É assim em matéria de concurso público, do regime de titularidade dos meios de transporte e difusão do sinal, em quanto respeita aos actuais arquivos da RTP, em tudo o que tem a ver com o plano técnico de frequências, no que se prende directamente com as televisões regionais e locais, para só enumerar alguns dos múltiplos aspectos sobre os quais o Governo, desta feita, se não pronuncia.
Não é cabalmente constitucional porque, apesar da pirueta que fez do alto da tribuna, fica por responder a questão central: a de saber se, sim ou não, a postura do Governo, ao pretender privilegiar a Igreja Católica, contende com o artigo 38.º da lei fundamental do País e com o que aí, de uma forma expressa, se estabelece.
Penso mesmo que releva de um acto de estrito farisaísmo político afirmar, como afirmou, que o Executivo tem uma posição clara, adiantar um passo em relação ao que estava previsto na proposta de lei e, depois, incitando à co-autoria de uma inconstitucionalidade, devolver aos agentes parlamentares o ónus da decisão final, convocando a acção da sociedade civil para arrematar e decidir numa área em que o PSD, manietado, constrangido por dilacerações várias, não é capaz de assumir, com dignidade e coerência, aquilo que pensa.
Lembrar-lhe-ei, Sr. Ministro, o que diz o artigo 9.º, no seu n.º l, que rapidamente passo a ler: «O regulamento a que se refere poderá fixar, num dos novos canais a licenciar, um período de emissão especial destinado à
Igreja Católica e demais confissões religiosas, a atribuir nos termos do número seguinte.»
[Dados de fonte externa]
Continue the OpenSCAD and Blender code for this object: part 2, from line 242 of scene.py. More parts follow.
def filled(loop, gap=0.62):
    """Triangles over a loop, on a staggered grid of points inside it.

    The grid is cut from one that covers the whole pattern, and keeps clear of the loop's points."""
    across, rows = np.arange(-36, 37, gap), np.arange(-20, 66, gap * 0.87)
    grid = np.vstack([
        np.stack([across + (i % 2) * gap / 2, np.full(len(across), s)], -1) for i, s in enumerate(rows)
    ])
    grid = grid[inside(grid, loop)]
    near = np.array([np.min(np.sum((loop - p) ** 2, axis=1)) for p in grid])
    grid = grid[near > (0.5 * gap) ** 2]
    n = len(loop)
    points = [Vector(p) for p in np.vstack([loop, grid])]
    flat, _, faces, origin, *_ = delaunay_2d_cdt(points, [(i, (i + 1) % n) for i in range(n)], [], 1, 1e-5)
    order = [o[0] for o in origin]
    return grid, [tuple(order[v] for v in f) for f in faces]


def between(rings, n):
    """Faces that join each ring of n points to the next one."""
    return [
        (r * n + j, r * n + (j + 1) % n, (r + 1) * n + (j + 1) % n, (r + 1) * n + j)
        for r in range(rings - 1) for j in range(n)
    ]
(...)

Ora, o que o Sr. Ministro aqui disse foi alguma coisa que, na lógica da preferência legal, pretende, desde já, dar como estabelecido que a Igreja Católica deterá um espaço com outorga de alvará, violando, assim, de uma forma iniludível, o princípio do concurso público e as normas constitucionais aplicáveis.
Gostaria que respondesse a estas questões.
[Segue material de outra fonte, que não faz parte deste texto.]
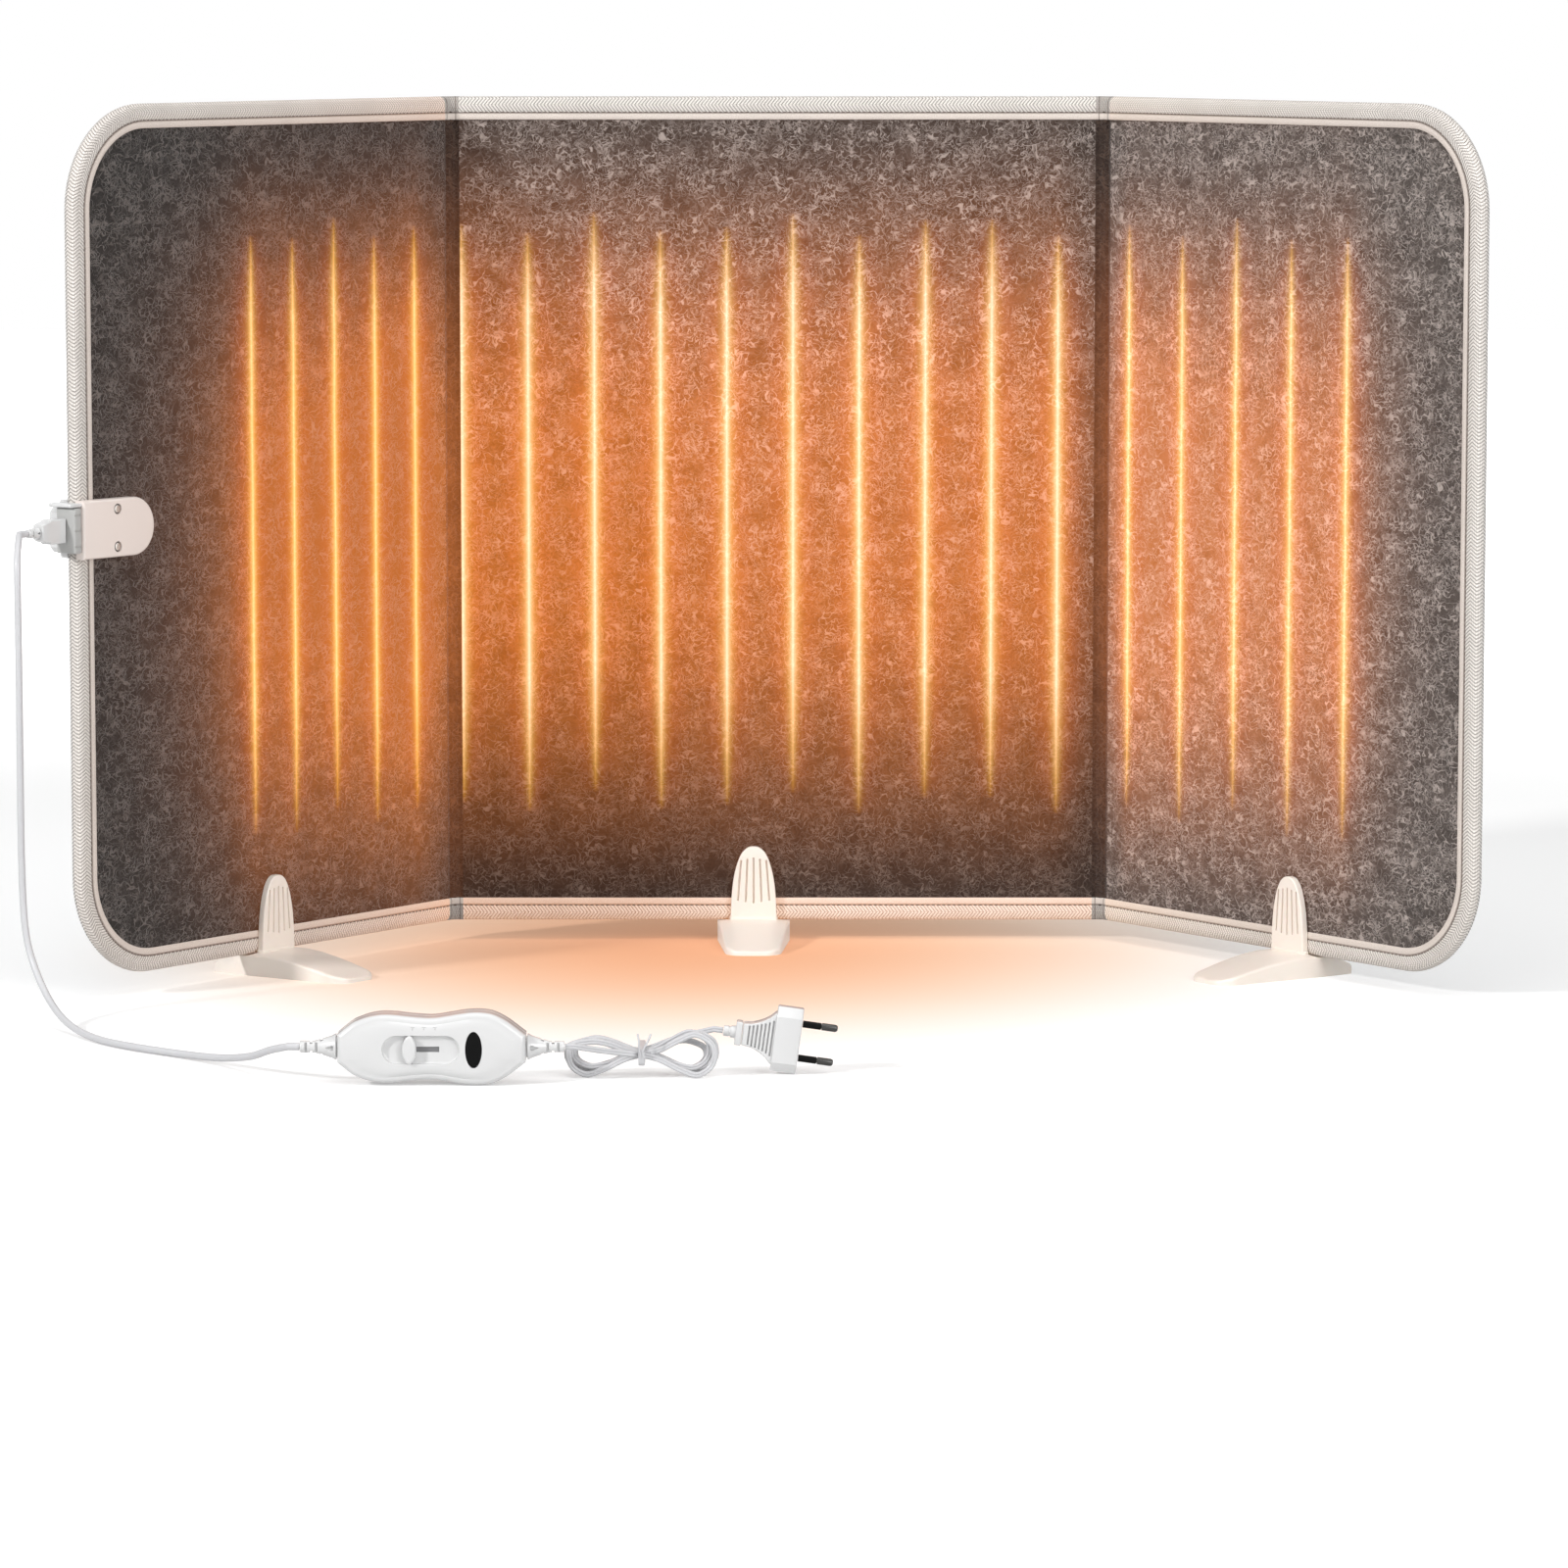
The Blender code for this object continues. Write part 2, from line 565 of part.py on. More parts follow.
# Feet
def foot_mesh():
    """One clip-on foot about its own middle: depth 0 is the front plane of the binding it grips."""
    toe, heel = -FOOT_TOE_REACH, BINDING_DEPTH + FOOT_HEEL_REACH
    seat = PANEL_BOTTOM - GAP
    top = PANEL_BOTTOM + FOOT_SEAT_COVER
    plan = [(FOOT_HEEL_WIDTH / 2, heel), (FOOT_HEEL_WIDTH / 2, 0.0)]
    corner = FOOT_TOE_WIDTH / 2 - FOOT_TOE_ROUND
    for i in range(CORNER_STEPS // 2 + 1):
        angle = math.radians(90 * i / (CORNER_STEPS // 2))
        plan.append((corner + FOOT_TOE_ROUND * math.cos(angle),
                     toe + FOOT_TOE_ROUND - FOOT_TOE_ROUND * math.sin(angle)))
    plan += [(-x, y) for x, y in reversed(plan)]
    body = flat_curve("foot_plan", [plan], top)
    guide = put("foot_plan", body, None, None, Matrix.Translation((0.0, 0.0, top / 2)), cutters)
    base = as_mesh(guide, "foot_base", None, cutters)
    flat = -TONGUE_THICKNESS - FOOT_FLAT_REACH
    slope = [(flat + (toe - flat) * y, FOOT_TOE_HEIGHT + (top - FOOT_TOE_HEIGHT) * z)
             for y, z in TOE_SLOPE_SHARES]
    side = [(heel, -OVERRUN), (heel, FOOT_HEEL_HEIGHT),
            (BINDING_DEPTH + TONGUE_THICKNESS + GAP, top + GAP), (flat, top + GAP), *slope,
            (toe - OVERRUN, FOOT_TOE_HEIGHT), (toe - OVERRUN, -OVERRUN)]
    curve = flat_curve("foot_side", [side], FOOT_HEEL_WIDTH + OVERRUN)
    guide = put("foot_side", curve, None, None, end_on(Matrix(), 0.0), cutters)
    wedge = as_mesh(guide, "foot_wedge", None, cutters)
    cut(base, wedge, "INTERSECT")
    slot = box("foot_slot", (-FOOT_HEEL_WIDTH, -GAP, seat),
               (FOOT_HEEL_WIDTH, BINDING_DEPTH + GAP, top + OVERRUN), None)
    cut(base, slot)
    half = [(TONGUE_WIDTH / 2 * share, PANEL_BOTTOM + TONGUE_HEIGHT * rise)
            for rise, share in TONGUE_SHARES]
    tongue = [(TONGUE_WIDTH / 2, PANEL_BOTTOM - TONGUE_ROOT), *half]
    tongue += [(-x, z) for x, z in reversed(tongue)]
    tools = [wedge, slot]
    for label, near, far in (("front", -GAP - TONGUE_THICKNESS, -GAP),
                             ("back", BINDING_DEPTH + GAP, BINDING_DEPTH + GAP + TONGUE_THICKNESS)):
        blade = solid("foot_tongue_" + label, tongue, near, far)
        cut(base, blade, "UNION")
        tools.append(blade)
    for i in range(GROOVES):
        offset = i - (GROOVES - 1) / 2
        groove = box(f"foot_groove_{i}", (-GROOVE_WIDTH / 2, -GAP - TONGUE_THICKNESS - OVERRUN, GROOVE_LOW),
                     (GROOVE_WIDTH / 2, -GAP - TONGUE_THICKNESS + GROOVE_DEPTH, GROOVE_HIGH), None)
        lean = Matrix.Rotation(math.radians(-GROOVE_LEAN_DEG * offset), 4, "Y")
        groove.matrix_local = Matrix.Translation((GROOVE_PITCH * offset, 0.0, PANEL_BOTTOM)) @ lean
        cut(base, groove)
        tools.append(groove)
    bpy.context.view_layer.update()
    mesh = bpy.data.meshes.new_from_object(base.evaluated_get(bpy.context.evaluated_depsgraph_get()))
    mesh.transform(base.matrix_world)
    for tool in [base, *tools]:
        bpy.data.objects.remove(tool, do_unlink=True)
    mesh.materials.clear()
    mesh.materials.append(FOOT)
    mesh.name = "clip_on_foot"
    return mesh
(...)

Vozes do PCP: - Muito bem!

O Sr. Presidente: - Tem a palavra o Sr. Deputado Narana Coissoró.

O Sr. Narana Coissoró (CDS): - Sr. Presidente, Srs. Deputados, Srs. Membros do Governo: Sr. Ministro, em 19 de Dezembro de 1985, o primeiro governo de Cavaco Silva, na exposição de motivos da proposta de lei n.º 5/IV, escrevia aquilo que, com muito agrado, vou ler: «Sem embargo do respeito escrupuloso pelo princípio da separação das igrejas e outras comunidades religiosas do Estado, a prática constitucional revelou um tratamento específico devido à Igreja Católica, em vários domínios da vida colectiva e também no da comunicação social.
Assim se explica o relevo concedido à Igreja Católica na programação televisiva, e muito especialmente no caso particular da emissora de radiodifusão Rádio Renascença.
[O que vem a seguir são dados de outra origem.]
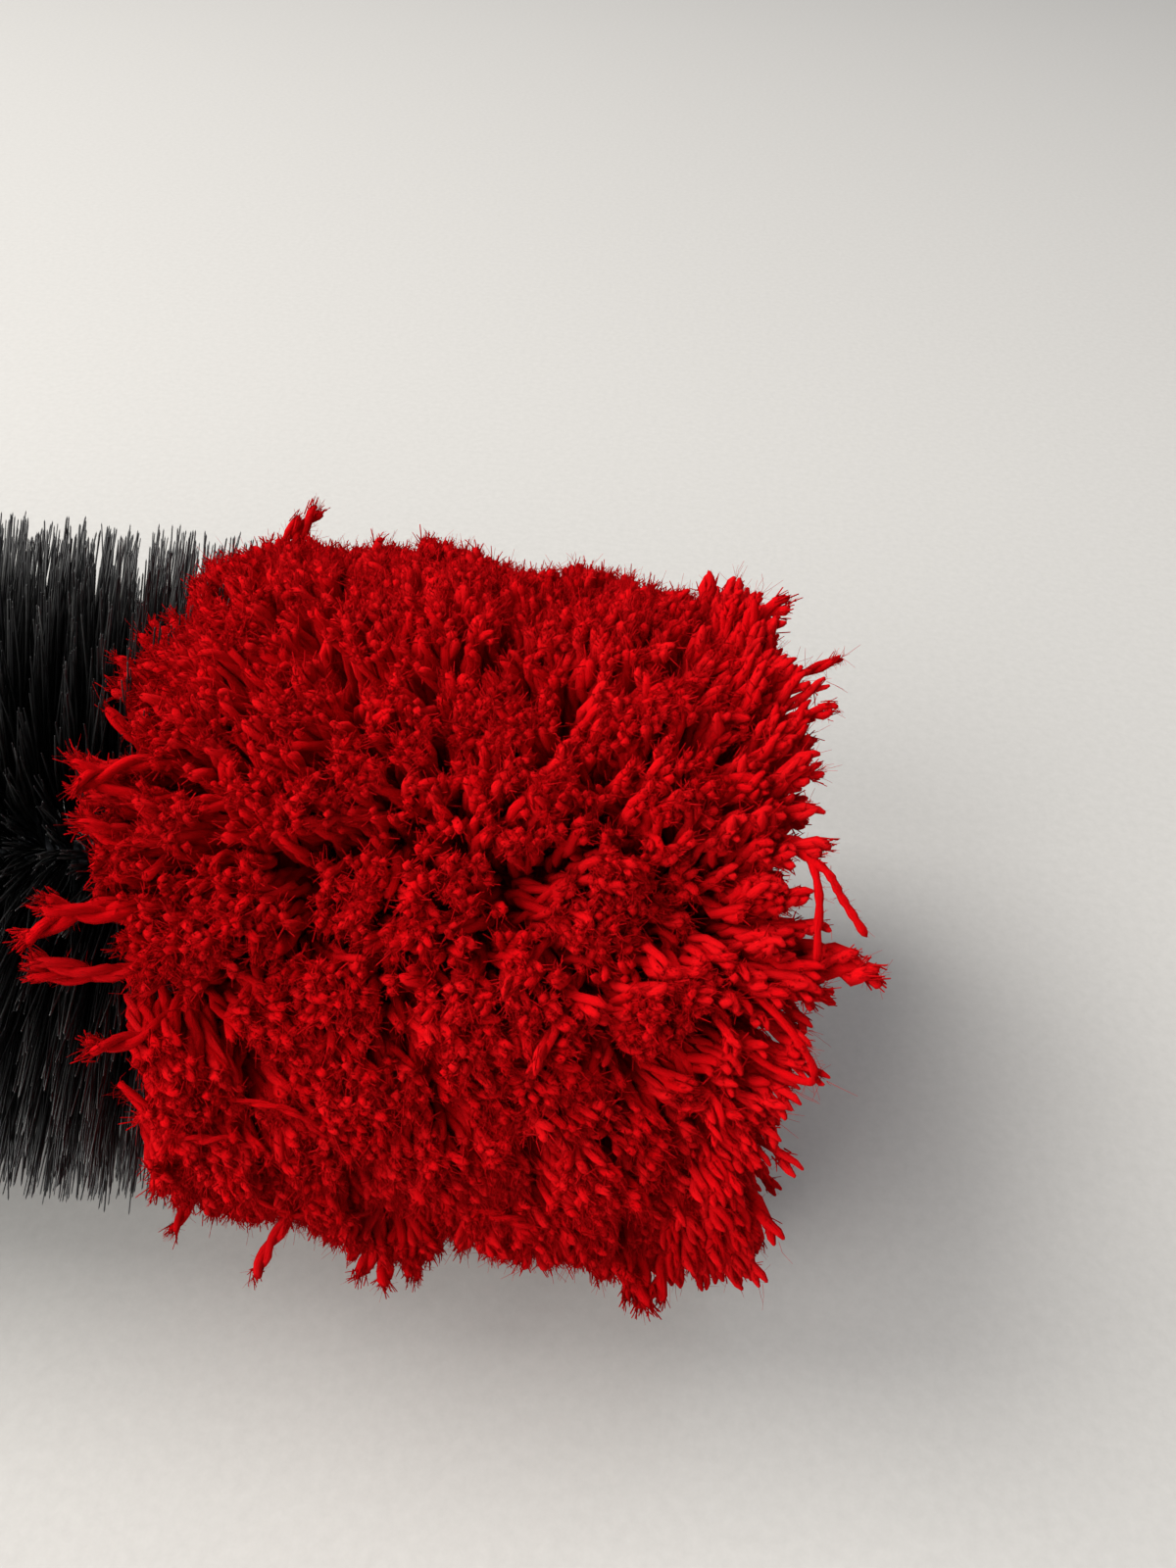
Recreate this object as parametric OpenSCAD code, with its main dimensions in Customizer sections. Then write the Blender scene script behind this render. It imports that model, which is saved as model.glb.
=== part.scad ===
// A wand with a cut-yarn pom on the end of a twisted-wire bristle brush, lying on its side.
// Millimetres. X runs along the stem, with the pom at +X and the hang ring at -X. Z is up.
// The origin is on the resting plane, under the middle of the overall length.

/* [Pile] */
// Radius of the cut bristle ends about the stem
bristle_r = 35; // [33:0.5:38]
// Radius of the yarn pom about the stem
pom_r = 35.5; // [34:0.5:38]
// How far the bristles are pressed flat where they rest
press_in = 1.4; // [1:0.1:2]
// Stretch of stem that one row of pile covers
row_len = 12; // [10:0.5:14]
// Length of the yarn tuft that closes the tip
tip_len = 9; // [8:0.5:12]
// Depth of the dimple in the middle of the tip
dimple_depth = 2.5; // [1:0.5:3]

/* [Stem] */
// Diameter of the stem's wire
wire_d = 2; // [1.6:0.1:2]
// Length of one full twist of the two legs of wire
twist_lead = 6; // [6:0.5:9]
// Length of bare stem between the pile and the ferrule
bare_len = 30; // [20:1:45]

/* [Handle] */
// Length of the handle body behind the ferrule
body_len = 96; // [90:1:120]
// Radius of the handle body's collars
body_r = 10.8; // [10.5:0.1:12]
// Length of the ferrule over the nose of the handle
ferrule_len = 20; // [18:0.5:24]
// Thickness of the ferrule's sheet metal
ferrule_wall = 0.7; // [0.5:0.1:0.8]
// Thickness of the soft sleeve over its ribs
sleeve_wall = 2.6; // [2:0.1:3]
// Number of grooves round the sleeve
sleeve_grooves = 11; // [6:1:12]

/* [Hanging] */
// Mean radius of the hang ring
ring_r = 12.5; // [11.5:0.5:14]
// Diameter of the hang ring's wire
ring_wire_d = 2.2; // [1.8:0.1:2.2]
// Width of the ear that carries the hang ring
ear_w = 5; // [4:0.5:5]
// Length of the ear behind the end cap
ear_len = 13; // [13:0.5:16]

/* [Hidden] */
bristle_rows = 12;
yarn_rows = 4;
round_fn = 96;
small_fn = 48;

// Gaps between pieces
row_gap = 0.3;
slip = 0.1;
pin_slip = 0.02;

// Stem: each leg's centre line winds round the axis at this radius
wire_r = wire_d / 2;
helix_r = 1.15 * wire_r;
wire_sides = 6;
steps_per_turn = 8;
stem_hole_r = helix_r + wire_r + 0.3;
eye_r = 1.9 * wire_r;
eye_steps = 8;
stem_inside = 20;

// Pile
axis_z = bristle_r - press_in;
pile_hole_r = stem_hole_r + 0.3;
row_edge = 0.6;
pom_taper = 0.8;
tip_edge_r = 6;
dimple_r = 9;

// Handle
nose_len = ferrule_len - 2;
nose_r = body_r - 1.3;
nose_tip_r = 3.6;
nose_straight = 6;
hollow_r = 7.4;
bulkhead = 8;
sleeve_seat_r = body_r - 1.1;
sleeve_front = 5;
sleeve_back = 15;
sleeve_len = body_len - sleeve_front - sleeve_back;
groove_depth = 0.9;
groove_w = 2.2;
crimp_len = 9;
crimp_r = 4.2;
cap_len = 8;
spigot_len = 13;
spigot_r = hollow_r - slip;
cap_pin_r = 1.2;
cap_pin_in = 7;
tack_r = 0.6;
tack_head_r = 1.2;
tack_head = 0.4;
tack_len = 3.4;
tack_x = 3;
tacks = 3;

// Hanging
ear_half = 6;
ear_hole_r = 1.8;

// Places along the stem, from the tip back
pom_len = tip_len + yarn_rows * row_len;
total_len = pom_len + bristle_rows * row_len + bare_len + ferrule_len + body_len + cap_len + ear_len;
tip_x = total_len / 2;
tuft_x = tip_x - tip_len;
pom_back_x = tip_x - pom_len;
pile_back_x = pom_back_x - bristle_rows * row_len;
ferrule_x = pile_back_x - bare_len;
shoulder_x = ferrule_x - ferrule_len;
body_back_x = shoulder_x - body_len;
cap_back_x = body_back_x - cap_len;
ring_x = cap_back_x - ear_len + ear_half;

function bristle_name(i) = str("bristle_row_", i);
function yarn_name(i) = str("yarn_row_", i);

// Stands a shape that was turned about Z on the stem, with its base at x
module on_stem(x) {
    translate([x, 0, axis_z])
        rotate([0, 90, 0])
            children();
}

// Keeps only what is above the resting plane
module resting() {
    reach = 2 * (pom_r + row_len);
    intersection() {
        children();
        translate([-total_len, -reach, 0])
            cube([2 * total_len, 2 * reach, reach]);
    }
}

// One turned row of pile with its outer edges broken
module pile_row(r, length) {
    rotate_extrude($fn = round_fn)
        polygon([
            [pile_hole_r, 0],
            [r - row_edge, 0],
            [r, row_edge],
            [r, length - row_edge],
            [r - row_edge, length],
            [pile_hole_r, length]
        ]);
}

// The stem's centre line: out along one leg, round the eye at the nose, and back along the other
function radial(angle) = [0, cos(angle), sin(angle)];
function leg_point(x, angle) = [x, 0, axis_z] + helix_r * radial(angle);

leg_start_x = shoulder_x - stem_inside;
leg_steps = round((tuft_x - leg_start_x) / twist_lead * steps_per_turn);
leg_dx = (tuft_x - leg_start_x) / leg_steps;
leg_turn = 360 / steps_per_turn;
eye_angle = leg_steps * leg_turn;
eye_start = 180 - asin(helix_r / eye_r);
eye_x = tuft_x + sqrt(eye_r * eye_r - helix_r * helix_r);

out_leg = [for (i = [0:leg_steps]) leg_point(leg_start_x + i * leg_dx, i * leg_turn)];
back_leg = [for (i = [leg_steps:-1:0]) leg_point(leg_start_x + i * leg_dx, i * leg_turn + 180)];
eye_turns = [for (i = [1:eye_steps - 1]) eye_start * (1 - 2 * i / eye_steps)];
eye_out = [for (a = eye_turns) [cos(a), 0, 0] + sin(a) * radial(eye_angle)];
eye = [for (v = eye_out) [eye_x, 0, axis_z] + eye_r * v];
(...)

Nenhum governo constitucional pôs em causa este estatuto diferenciado, o que se compreende sem dificuldade devido à vigência da Concordata, celebrada entre o Estado Português e a Santa Sé, cuja constitucionalidade e plena eficácia jurídica nunca foi contestada por nenhum partido político com assento na Assembleia da República.
O artigo 41.º, n.º 5, da Constituição da República Portuguesa consagra o direito das diferentes confissões religiosas à utilização dos meios de comunicação social próprios para o prosseguimento das suas actividades.
E continua, dizendo: «O princípio da igualdade» e isto é muito importante, «constante do artigo 13.º da Constituição da República Portuguesa, implicando a ideia de proporcionalidade, supõe que o regime legal de efectivação do direito acima mencionado seja diverso para a Igreja Católica, atendendo ao regime concordatário e à consequente prática constitucional. De facto, o aludido princípio implica o mesmo tratamento para situações idênticas e diverso regime para situações diferentes.
A particular relevância da Igreja Católica na sociedade portuguesa explica, assim, a especificidade do seu tratamento também no que respeita ao acesso à actividade da radiotelevisão.»
Aquilo que o Sr. Secretário de Estado da Presidência do Conselho vem dizer agora às emissoras, aquilo que o presidente do Grupo Parlamentar do PSD vem dizer ao público e aquilo que V. Ex.ª disse no Telejornal, no sentido de que o Governo ia dar um privilégio à Igreja Católica, não se harmoniza com aquilo que foi considerado, em 1987, pelo governo de Cavaco Silva «de que não era um privilégio», mas simplesmente a aplicação do «princípio do mesmo tratamento para situações idênticas e de diverso regime para situações diferentes». Isto, como sabe, já vem de Aristóteles: as coisas semelhantes em direito tem tratamento semelhante, as coisas dissemelhantes tem de ter tratamento diferenciado. Assim nos ensinaram no liceu - como diria o meu amigo Pacheco Pereira- na Filosofia, e depois os nossos mestres de Direito.